Resurrection smartly and efficiently overcomes the problem of Ripley’s demise at the end of Alien 3 when she sacrificed herself to prevent the birth of an alien queen. Resurrection is set 200 years later, and its Ripley is not the same character fans know and love. Sometime in the intervening centuries, the xenomorph species went extinct, but in the franchise tradition of greed and hubris, scientists for the United Systems Military are determined to resurrect the xenomorphs. So they obtain a blood sample from Ripley from her time on the prison planet Fury 161 (when the alien queen was growing inside her) and make a clone of the Ripley/alien combo.
Like the Brundlefly from David Cronenberg’s The Fly, the result is neither entirely Ripley nor entirely alien queen. One of the most horrifying scenes in Resurrection features Ripley discovering a room filled with failed, disfigured clones. The eighth attempt resulted in success, allowing the scientists to extract the queen from Ripley’s body while leaving her intact, albeit modified from her original form. The scientists refer to her simply as “the host” or “a meat byproduct.” Ripley is infused with some of the alien’s essence, giving her a psychic connection to the creature, as well as altering her personality, making her more detached, feral, and nihilistic.

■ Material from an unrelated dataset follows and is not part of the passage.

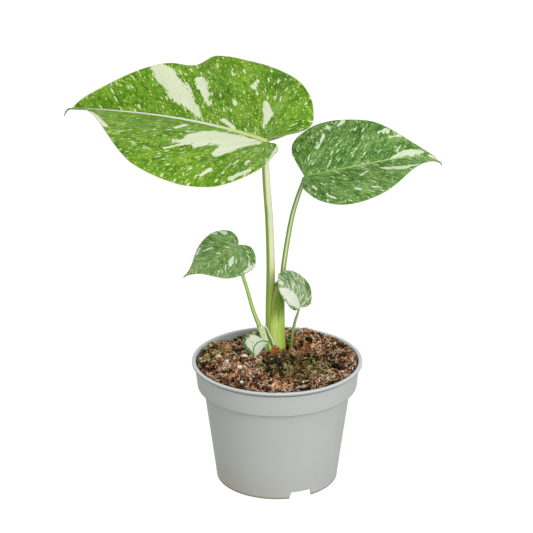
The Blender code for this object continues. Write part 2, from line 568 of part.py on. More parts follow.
def build_curled_blade(finish):
    """The arched baby leaf: a sheet through its far margin, midrib and near margin."""
    rows = np.linspace(0.0, 1.0, 13)

    def resample(points):
        path = smooth_path(points, 10)
        run = np.concatenate([[0.0], np.cumsum(np.linalg.norm(np.diff(path, axis=0), axis=1))])
        return np.stack([np.interp(rows * run[-1], run, path[:, k]) for k in range(3)], -1)
    far, rib, near = (resample(p) for p in (CURLED_FAR, CURLED_MIDRIB, CURLED_NEAR))
    columns = [far + (rib - far) * t for t in (0.0, 0.25, 0.5, 0.75, 1.0)]
    columns += [rib + (near - rib) * t for t in (1.0 / 3.0, 2.0 / 3.0, 1.0)]
    return sheet("blade_curled", np.stack(columns, axis=1) * MM, BLADE_THICKNESS, finish)


def build_dry_sheath(finish):
    """A papery strip that stands beside the clump, curved across its width."""
    path = smooth_path([(*p, w) for p, w in DRY_SHEATH], 2)
    columns = []
    for t in (-1.0, -0.33, 0.33, 1.0):
        shift = np.stack([t * path[:, 3], 0.5 * t * t * path[:, 3], 0.35 * t * path[:, 3]], -1)
        columns.append(path[:, :3] + shift)
    return sheet("dry_sheath", np.stack(columns, axis=1) * MM, DRY_THICKNESS * MM, finish)


def build_lump(name, place, half, bearing, seed, detail, finish):
    """A small irregular lump that rests just clear of the mix."""
    bpy.ops.mesh.primitive_ico_sphere_add(subdivisions=detail, radius=1.0)
    lump = bpy.context.object
    lump.name = name
    rng = np.random.default_rng(seed)
    turn = math.radians(bearing)
    x0, y0 = place[0] * MM, place[1] * MM
    points = np.array([v.co for v in lump.data.vertices])
    points *= 1.0 + rng.uniform(-0.16, 0.16, len(points))[:, None]
    points *= np.array(half) * MM
    points = np.stack([points[:, 0] * math.cos(turn) - points[:, 1] * math.sin(turn),
                       points[:, 0] * math.sin(turn) + points[:, 1] * math.cos(turn),
                       points[:, 2]], -1)
    ground = soil_height(x0 + points[:, 0], y0 + points[:, 1])
    lift = np.max(ground - points[:, 2]) + 2.0 * CLEAR
    points += np.array((x0, y0, lift))
    for vertex, co in zip(lump.data.vertices, points):
        vertex.co = co
    lump.data.shade_smooth()
    lump.data.materials.append(finish)
    return lump


def build():
    for obj in list(bpy.data.objects):
        bpy.data.objects.remove(obj, do_unlink=True)
    build_pot()
    stem_finish = material("stem", PALE_GREEN, 0.5)
    crown_cutter = crown_shape("crown_cutter", CLEAR, stem_finish)
    crown_shape("crown", 0.0, stem_finish)
    build_soil(crown_cutter)
    for name, colour in (("large", LEAF_GREEN), ("right", DEEP_GREEN),
                         ("left", DEEP_GREEN), ("small", DEEP_GREEN)):
        finish = material("leaf_" + name, colour, 0.35)
        blade("blade_" + name, LEAVES[name], finish)
    build_curled_blade(material("leaf_curled", CREAM, 0.4))
    tube("stalk_large", LARGE_STALK, material("stalk_large", PALE_GREEN, 0.4), sides=12)
    build_right_stalk(material("stalk_right", PALE_GREEN, 0.4))
    tube("stalk_left", LEFT_STALK, material("stalk_left", LEAF_GREEN, 0.4))
    tube("stalk_small", SMALL_STALK, material("stalk_small", DEEP_GREEN, 0.4), sides=8)
    tube("stalk_curled", CURLED_STALK, material("stalk_curled", PALE_GREEN, 0.4), sides=8)
    tube("surface_root", SURFACE_ROOT, material("root", (0.55, 0.45, 0.28), 0.7), sides=6)
    build_dry_sheath(material("dry_sheath", (0.80, 0.80, 0.72), 0.7))
    perlite = material("perlite", (0.85, 0.84, 0.80), 0.8)
    for i, (place, half, bearing) in enumerate(PERLITE):
        build_lump("perlite_%d" % (i + 1), place, half, bearing, 11 + i, 2, perlite)
    bark = material("bark", (0.42, 0.20, 0.08), 0.85)
    for i, (place, half, bearing) in enumerate(BARK):
        build_lump("bark_%d" % (i + 1), place, half, bearing, 31 + i, 1, bark)


build()
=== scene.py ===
"""Young variegated monstera in a round nursery pot: surfaces and finishes.  Metres, +Z up."""
import math

import bmesh
import bpy
import numpy as np
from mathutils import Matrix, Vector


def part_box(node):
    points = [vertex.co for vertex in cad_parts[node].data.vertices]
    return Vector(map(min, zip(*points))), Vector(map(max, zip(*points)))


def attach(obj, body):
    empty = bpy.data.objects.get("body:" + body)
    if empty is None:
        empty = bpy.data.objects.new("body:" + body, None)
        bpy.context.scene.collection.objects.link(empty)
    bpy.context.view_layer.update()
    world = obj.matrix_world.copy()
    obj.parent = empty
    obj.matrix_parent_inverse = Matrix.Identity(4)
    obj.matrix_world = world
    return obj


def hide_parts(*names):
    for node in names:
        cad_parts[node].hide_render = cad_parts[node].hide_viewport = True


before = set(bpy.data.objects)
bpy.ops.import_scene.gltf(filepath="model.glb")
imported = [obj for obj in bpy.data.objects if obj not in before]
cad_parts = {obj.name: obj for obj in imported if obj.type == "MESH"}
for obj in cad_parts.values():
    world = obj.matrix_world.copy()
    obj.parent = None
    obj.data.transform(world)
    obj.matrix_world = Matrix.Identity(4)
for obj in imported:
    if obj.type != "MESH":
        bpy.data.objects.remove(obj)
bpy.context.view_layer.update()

MM = 0.001

# ---- studio ---------------------------------------------------------------------------------
# The plant stands on a bright white floor in soft light.  A wide lamp stands at the front right,
# so the left side is darker; a weak one hangs overhead and another stands behind.
scene = bpy.context.scene
scene.view_settings.view_transform = "Standard"
CAMERA_PLACE = (-0.00746, -1.21619, 0.61697)
CAMERA_DOWN = 20.686             # degrees below level
CAMERA_LENS = 127.15             # mm
LAMPS = (                        # place, size (m), power (W)
    ((0.66, -1.30, 0.72), 1.3, 12.0),
    ((0.40, -0.20, 1.35), 1.0, 3.0),
    ((-0.70, 1.20, 0.90), 1.0, 5.0),
)
LAMPS_AIM = (0.0, 0.0, 0.13)
AMBIENT = 0.45                   # of the white surroundings, as they light the plant
SEEN_WHITE = 1.05                # of the same surroundings, as the camera sees them
FLOOR_HALF = 6.0                 # m
FLOOR_SHADE = 0.14
FLOOR_GLOW = 0.45

camera_data = bpy.data.cameras.new("camera")
camera_data.lens = CAMERA_LENS
camera_data.sensor_width = 36.0
camera = bpy.data.objects.new("camera", camera_data)
camera.location = CAMERA_PLACE
camera.rotation_euler = (math.radians(90.0 - CAMERA_DOWN), 0.0, 0.0)
scene.collection.objects.link(camera)
scene.camera = camera
for number, (place, size, power) in enumerate(LAMPS):
    lamp_data = bpy.data.lights.new("lamp_%d" % (number + 1), "AREA")
    lamp_data.shape = "DISK"
    lamp_data.size = size
    lamp_data.energy = power
    lamp = bpy.data.objects.new("lamp_%d" % (number + 1), lamp_data)
    lamp.location = place
    reach = np.array(LAMPS_AIM) - np.array(place)
    lamp.rotation_euler = (math.atan2(math.hypot(reach[0], reach[1]), -reach[2]), 0.0,
                           math.atan2(reach[1], reach[0]) - math.pi / 2.0)
    scene.collection.objects.link(lamp)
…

That attitude is perfectly aligned with the tone of the movie, although it’s not quite as bleak as David Fincher’s Alien 3. Screenwriter Joss Whedon brings his trademark quips, along with a ragtag group of space traders who come off like a first draft of the characters he’d later create for Firefly. But French director Jean-Pierre Jeunet (Delicatessen, The City of Lost Children) undercuts the humor with a grimy visual style and a morbid tone — and most of Whedon’s one-liners fall flat. As they’ve subsequently expressed in dueling interviews, there’s no love lost between the two, but the clash of styles mostly works in Resurrection’s favor, contributing to the sense of unease and distress that begins with Ripley’s rebirth.
The scientists and the military officers believe they can contain and control the queen, but Ripley knows better. “She’ll breed. You’ll die,” she tells them matter-of-factly. Of course, Ripley is right, and it’s not long before the queen and her offspring escape, terrorizing the inhabitants of the research vessel. Ripley teams up with the outlaws who are left behind after most of the soldiers evacuate on life pods. She’s both a help and a hindrance, able to anticipate the aliens’ moves but also sympathetic to them. “I’m the monster’s mother,” she tells an unwitting alien host (Leland Orser) in a perfect summation of her role and the evolution of the character.

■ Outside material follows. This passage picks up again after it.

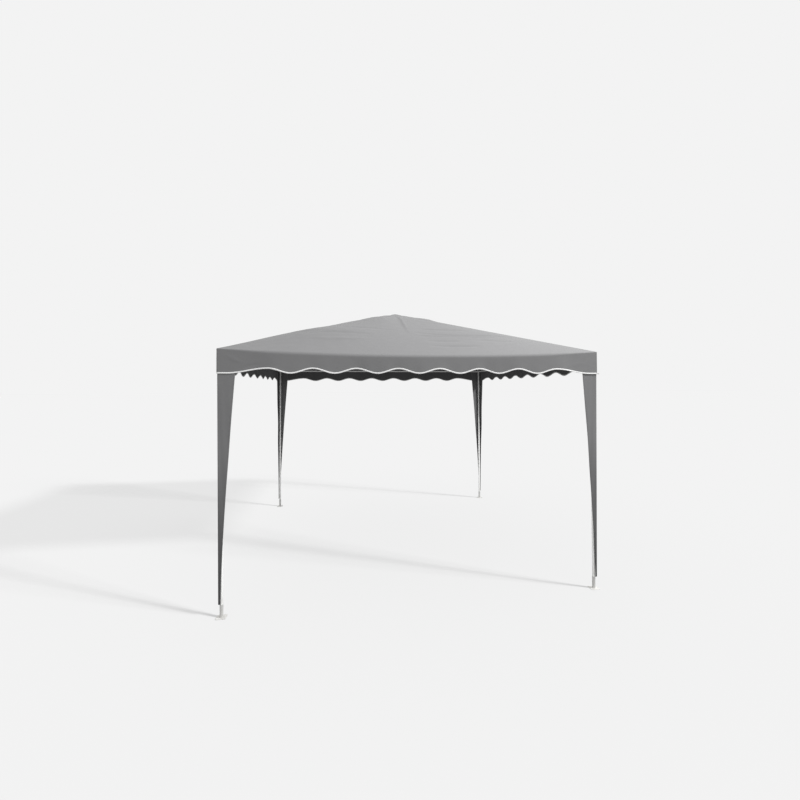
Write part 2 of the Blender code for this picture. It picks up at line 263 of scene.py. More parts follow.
def coated_steel(name, colour, roughness, dirt_height=0.0):
    """Powder coat: orange peel, faint handling marks and, near the ground, some dust."""
    s = Shader(name)
    peel = s.noise(520.0, 2.0, 0.5)
    marks = s.noise(46.0, 6.0, 0.65)
    scuffs = s.noise(9.0, 8.0, 0.72, distortion=0.6)
    tone = s.blot(marks, 0.5, 0.78, 0.35, colour, tint(colour, 0.9))
    tone = s.blot(scuffs, 0.62, 0.72, 0.3, tone, tint(colour, 0.72))
    if dirt_height:
        low = s.between(s.height(), dirt_height, 0.0, 0.0, 1.0)
        tone = s.mixed(s.times(low, s.between(marks, 0.35, 0.7, 0.1, 0.75)), tone, DUST)
    edges = s.add("NewGeometry").outputs["Pointiness"]
    tone = s.blot(edges, 0.56, 0.66, 0.35, tone, tint(colour, 0.62))
    rough = s.between(marks, 0.3, 0.75, roughness, roughness + 0.16)
    return s.done(Base_Color=tone, Roughness=rough, Normal=s.bump(peel, 0.14, 0.0002))


def bare_steel(name, colour, roughness, streaks):
    """Drawn or plated steel, with fine lines along the part and darker spots."""
    s = Shader(name)
    stretched = s.add("Mapping", {"Vector": s.place(), "Scale": streaks}).outputs["Vector"]
    lines = s.noise(700.0, 3.0, 0.6, stretched)
    spots = s.noise(300.0, 5.0, 0.6)
    tone = s.blot(spots, 0.5, 0.75, 0.6, colour, tint(colour, 0.7))
    rough = s.between(lines, 0.3, 0.7, roughness - 0.06, roughness + 0.12)
    return s.done(Metallic=1.0, Base_Color=tone, Roughness=rough, Normal=s.bump(lines, 0.15, 0.0001))


def moulded_plastic(name, colour):
    s = Shader(name)
    grain = s.noise(900.0, 3.0, 0.6)
    scuffs = s.noise(60.0, 6.0, 0.7)
    tone = s.blot(scuffs, 0.55, 0.75, 0.5, colour, tint(colour, 1.5))
    rough = s.between(scuffs, 0.3, 0.7, 0.45, 0.62)
    return s.done(Base_Color=tone, Roughness=rough, Normal=s.bump(grain, 0.22, 0.0002))


def thread_material(name, colour):
    s = Shader(name)
    twist = s.wave(s.place(), 420.0, 2.0)
    rough = s.between(twist, 0.0, 1.0, 0.55, 0.75)
    return s.done(Base_Color=s.mixed(twist, tint(colour, 0.8), colour), Roughness=rough)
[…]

Weaver gives a mesmerizing performance that synthesizes her previous work as Ripley with the mannerisms of the aliens themselves, and Jeunet emphasizes her striking physical presence, often placing her uncomfortably close to other characters. He highlights the way that Weaver, who’s nearly six feet tall, towers over many of the other characters. Weaver exudes an effortless sense of danger even in something as goofy as the infamous scene of Ripley shooting a basketball behind her head. This version of Ripley is slightly monstrous, but she also humanizes the aliens, especially in a climax that connects them more intimately.

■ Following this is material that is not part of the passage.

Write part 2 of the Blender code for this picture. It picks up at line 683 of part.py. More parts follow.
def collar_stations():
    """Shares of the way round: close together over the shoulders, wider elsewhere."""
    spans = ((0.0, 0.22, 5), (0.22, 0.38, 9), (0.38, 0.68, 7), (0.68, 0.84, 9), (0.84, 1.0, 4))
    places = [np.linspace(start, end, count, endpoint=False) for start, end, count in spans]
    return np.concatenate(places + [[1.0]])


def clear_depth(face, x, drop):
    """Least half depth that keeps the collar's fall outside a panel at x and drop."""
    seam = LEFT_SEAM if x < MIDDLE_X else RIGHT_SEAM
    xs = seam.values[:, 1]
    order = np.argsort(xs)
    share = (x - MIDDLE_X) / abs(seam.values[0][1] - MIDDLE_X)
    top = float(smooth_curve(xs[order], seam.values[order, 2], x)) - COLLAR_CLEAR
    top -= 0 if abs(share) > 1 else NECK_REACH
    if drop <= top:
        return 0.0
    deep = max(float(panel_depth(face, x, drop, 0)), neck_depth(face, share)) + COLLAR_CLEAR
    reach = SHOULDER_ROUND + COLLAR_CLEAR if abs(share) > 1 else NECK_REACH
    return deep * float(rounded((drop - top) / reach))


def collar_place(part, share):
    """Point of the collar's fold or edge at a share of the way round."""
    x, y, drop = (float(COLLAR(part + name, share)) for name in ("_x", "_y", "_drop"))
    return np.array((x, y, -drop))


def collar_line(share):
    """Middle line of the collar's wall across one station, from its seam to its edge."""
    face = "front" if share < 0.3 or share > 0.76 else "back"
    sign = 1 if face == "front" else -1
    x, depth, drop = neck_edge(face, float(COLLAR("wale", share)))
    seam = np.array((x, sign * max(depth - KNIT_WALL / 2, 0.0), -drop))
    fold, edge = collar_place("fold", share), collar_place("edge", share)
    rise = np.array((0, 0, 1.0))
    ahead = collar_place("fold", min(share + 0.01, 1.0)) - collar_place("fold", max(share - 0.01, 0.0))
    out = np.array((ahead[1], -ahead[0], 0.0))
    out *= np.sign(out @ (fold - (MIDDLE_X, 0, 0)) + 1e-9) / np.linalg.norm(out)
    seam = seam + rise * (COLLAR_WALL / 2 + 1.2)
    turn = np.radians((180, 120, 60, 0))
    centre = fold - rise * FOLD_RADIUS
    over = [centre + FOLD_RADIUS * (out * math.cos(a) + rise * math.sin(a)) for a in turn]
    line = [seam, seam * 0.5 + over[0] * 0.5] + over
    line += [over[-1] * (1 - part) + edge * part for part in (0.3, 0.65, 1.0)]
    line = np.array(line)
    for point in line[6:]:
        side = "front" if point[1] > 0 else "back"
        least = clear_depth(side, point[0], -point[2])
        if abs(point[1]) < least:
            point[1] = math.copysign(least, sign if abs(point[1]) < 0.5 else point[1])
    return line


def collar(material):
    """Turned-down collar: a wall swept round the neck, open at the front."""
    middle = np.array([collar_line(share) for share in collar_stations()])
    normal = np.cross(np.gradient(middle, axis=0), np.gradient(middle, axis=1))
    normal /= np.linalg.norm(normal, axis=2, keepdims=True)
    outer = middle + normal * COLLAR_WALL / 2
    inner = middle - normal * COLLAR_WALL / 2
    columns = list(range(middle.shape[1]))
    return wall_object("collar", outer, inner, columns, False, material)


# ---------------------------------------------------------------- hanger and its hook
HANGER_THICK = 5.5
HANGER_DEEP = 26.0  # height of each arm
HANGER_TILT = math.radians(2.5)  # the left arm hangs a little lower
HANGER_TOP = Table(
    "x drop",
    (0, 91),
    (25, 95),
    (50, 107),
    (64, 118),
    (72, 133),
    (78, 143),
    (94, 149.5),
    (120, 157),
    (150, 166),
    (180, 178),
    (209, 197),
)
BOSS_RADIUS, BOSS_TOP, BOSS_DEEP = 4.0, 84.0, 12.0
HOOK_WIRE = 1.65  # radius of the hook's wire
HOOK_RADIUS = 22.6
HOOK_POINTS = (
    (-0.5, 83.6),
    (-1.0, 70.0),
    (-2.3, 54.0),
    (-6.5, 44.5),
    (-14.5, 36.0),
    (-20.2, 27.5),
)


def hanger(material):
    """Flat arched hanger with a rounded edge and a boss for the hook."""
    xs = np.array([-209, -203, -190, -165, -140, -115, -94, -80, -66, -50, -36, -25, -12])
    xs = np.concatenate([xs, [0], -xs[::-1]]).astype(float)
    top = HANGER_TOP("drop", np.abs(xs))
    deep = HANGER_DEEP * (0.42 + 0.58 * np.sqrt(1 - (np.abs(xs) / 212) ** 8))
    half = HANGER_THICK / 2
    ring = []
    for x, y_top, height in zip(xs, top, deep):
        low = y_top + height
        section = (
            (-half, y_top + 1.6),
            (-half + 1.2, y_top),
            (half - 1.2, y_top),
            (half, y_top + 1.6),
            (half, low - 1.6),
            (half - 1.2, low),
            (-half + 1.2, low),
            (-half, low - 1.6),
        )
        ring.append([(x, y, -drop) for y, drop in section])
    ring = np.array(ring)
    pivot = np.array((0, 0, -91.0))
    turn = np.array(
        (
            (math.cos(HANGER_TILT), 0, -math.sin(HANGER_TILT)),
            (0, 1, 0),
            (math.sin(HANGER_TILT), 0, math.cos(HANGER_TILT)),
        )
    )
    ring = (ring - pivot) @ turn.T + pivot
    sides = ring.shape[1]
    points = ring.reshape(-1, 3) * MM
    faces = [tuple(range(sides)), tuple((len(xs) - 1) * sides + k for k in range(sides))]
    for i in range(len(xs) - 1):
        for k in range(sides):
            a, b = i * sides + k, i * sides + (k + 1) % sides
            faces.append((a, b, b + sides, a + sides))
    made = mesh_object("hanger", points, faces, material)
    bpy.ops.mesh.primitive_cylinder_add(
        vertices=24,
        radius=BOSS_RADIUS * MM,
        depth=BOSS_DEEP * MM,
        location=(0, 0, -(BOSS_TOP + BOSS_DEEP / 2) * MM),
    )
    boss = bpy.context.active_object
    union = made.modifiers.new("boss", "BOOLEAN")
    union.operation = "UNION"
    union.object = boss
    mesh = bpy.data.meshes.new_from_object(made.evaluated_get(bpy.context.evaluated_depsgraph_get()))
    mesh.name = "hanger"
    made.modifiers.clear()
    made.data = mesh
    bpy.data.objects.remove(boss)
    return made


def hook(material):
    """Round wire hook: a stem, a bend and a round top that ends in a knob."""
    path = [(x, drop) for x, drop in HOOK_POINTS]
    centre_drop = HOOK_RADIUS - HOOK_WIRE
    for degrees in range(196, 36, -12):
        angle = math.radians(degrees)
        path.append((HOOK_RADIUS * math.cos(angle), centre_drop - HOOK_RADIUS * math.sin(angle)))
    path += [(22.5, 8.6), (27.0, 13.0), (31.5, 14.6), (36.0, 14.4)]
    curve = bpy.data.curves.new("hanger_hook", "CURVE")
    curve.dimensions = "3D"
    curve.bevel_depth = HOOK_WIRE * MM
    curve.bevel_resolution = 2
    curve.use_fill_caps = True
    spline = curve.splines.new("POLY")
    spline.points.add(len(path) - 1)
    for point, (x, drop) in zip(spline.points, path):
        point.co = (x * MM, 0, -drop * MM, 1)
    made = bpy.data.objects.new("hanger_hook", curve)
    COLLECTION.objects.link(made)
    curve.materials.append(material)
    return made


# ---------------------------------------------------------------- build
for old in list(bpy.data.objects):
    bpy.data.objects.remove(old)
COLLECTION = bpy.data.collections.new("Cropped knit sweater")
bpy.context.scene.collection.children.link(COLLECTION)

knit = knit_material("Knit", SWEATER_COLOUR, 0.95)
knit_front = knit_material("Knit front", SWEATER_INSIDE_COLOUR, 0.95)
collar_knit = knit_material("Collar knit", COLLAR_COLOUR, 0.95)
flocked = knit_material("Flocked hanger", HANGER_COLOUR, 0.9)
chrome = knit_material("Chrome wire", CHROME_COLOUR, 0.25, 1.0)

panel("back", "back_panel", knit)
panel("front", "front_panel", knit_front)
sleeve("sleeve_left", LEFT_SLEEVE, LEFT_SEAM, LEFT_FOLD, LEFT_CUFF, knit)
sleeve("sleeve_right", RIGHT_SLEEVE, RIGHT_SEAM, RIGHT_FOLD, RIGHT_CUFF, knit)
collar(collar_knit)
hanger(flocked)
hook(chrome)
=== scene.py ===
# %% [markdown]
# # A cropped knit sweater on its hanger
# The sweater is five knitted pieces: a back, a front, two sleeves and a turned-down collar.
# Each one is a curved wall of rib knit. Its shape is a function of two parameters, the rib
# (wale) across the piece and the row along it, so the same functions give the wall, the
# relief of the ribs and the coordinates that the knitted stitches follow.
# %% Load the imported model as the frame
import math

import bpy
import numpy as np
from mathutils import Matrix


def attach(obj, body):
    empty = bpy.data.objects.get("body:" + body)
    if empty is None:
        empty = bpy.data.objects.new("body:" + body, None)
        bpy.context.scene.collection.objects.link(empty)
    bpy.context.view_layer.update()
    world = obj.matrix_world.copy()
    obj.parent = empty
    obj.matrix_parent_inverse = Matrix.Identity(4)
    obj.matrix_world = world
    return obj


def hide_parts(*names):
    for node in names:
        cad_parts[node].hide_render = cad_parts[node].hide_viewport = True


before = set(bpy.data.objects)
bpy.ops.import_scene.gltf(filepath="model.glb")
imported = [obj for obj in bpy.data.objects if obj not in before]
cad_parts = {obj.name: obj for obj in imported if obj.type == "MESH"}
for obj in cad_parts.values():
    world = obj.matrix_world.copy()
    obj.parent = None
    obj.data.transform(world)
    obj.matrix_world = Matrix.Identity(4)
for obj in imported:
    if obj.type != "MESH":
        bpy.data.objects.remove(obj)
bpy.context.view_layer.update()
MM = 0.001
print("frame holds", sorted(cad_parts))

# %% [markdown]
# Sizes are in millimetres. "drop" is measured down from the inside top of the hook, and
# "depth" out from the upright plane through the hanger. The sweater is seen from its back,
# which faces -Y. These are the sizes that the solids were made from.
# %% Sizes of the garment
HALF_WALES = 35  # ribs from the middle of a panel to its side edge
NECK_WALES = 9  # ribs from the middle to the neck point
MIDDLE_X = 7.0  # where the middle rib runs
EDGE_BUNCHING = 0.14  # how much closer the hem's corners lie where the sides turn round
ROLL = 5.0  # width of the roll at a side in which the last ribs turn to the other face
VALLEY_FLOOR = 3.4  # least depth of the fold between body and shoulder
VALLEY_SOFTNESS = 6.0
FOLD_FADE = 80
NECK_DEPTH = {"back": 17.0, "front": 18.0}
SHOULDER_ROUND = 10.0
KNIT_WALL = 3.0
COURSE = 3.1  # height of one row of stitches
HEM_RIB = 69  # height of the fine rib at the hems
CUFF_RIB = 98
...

That climax is also the movie’s weakest point, featuring a silly-looking alien-human hybrid that’s nowhere near as scary as the classic H.R. Giger-designed creatures. Weaver and Winona Ryder (as the sensitive android Call) still bring some emotion to the final confrontation. But combined with some muddled set-up for a Whedon-envisioned sequel that never happened, it makes for a disappointing conclusion. The story may peter out, but Ripley’s journey ends in an unexpectedly rewarding place, with a strange new existence granted by the very monsters she tried so hard to exterminate.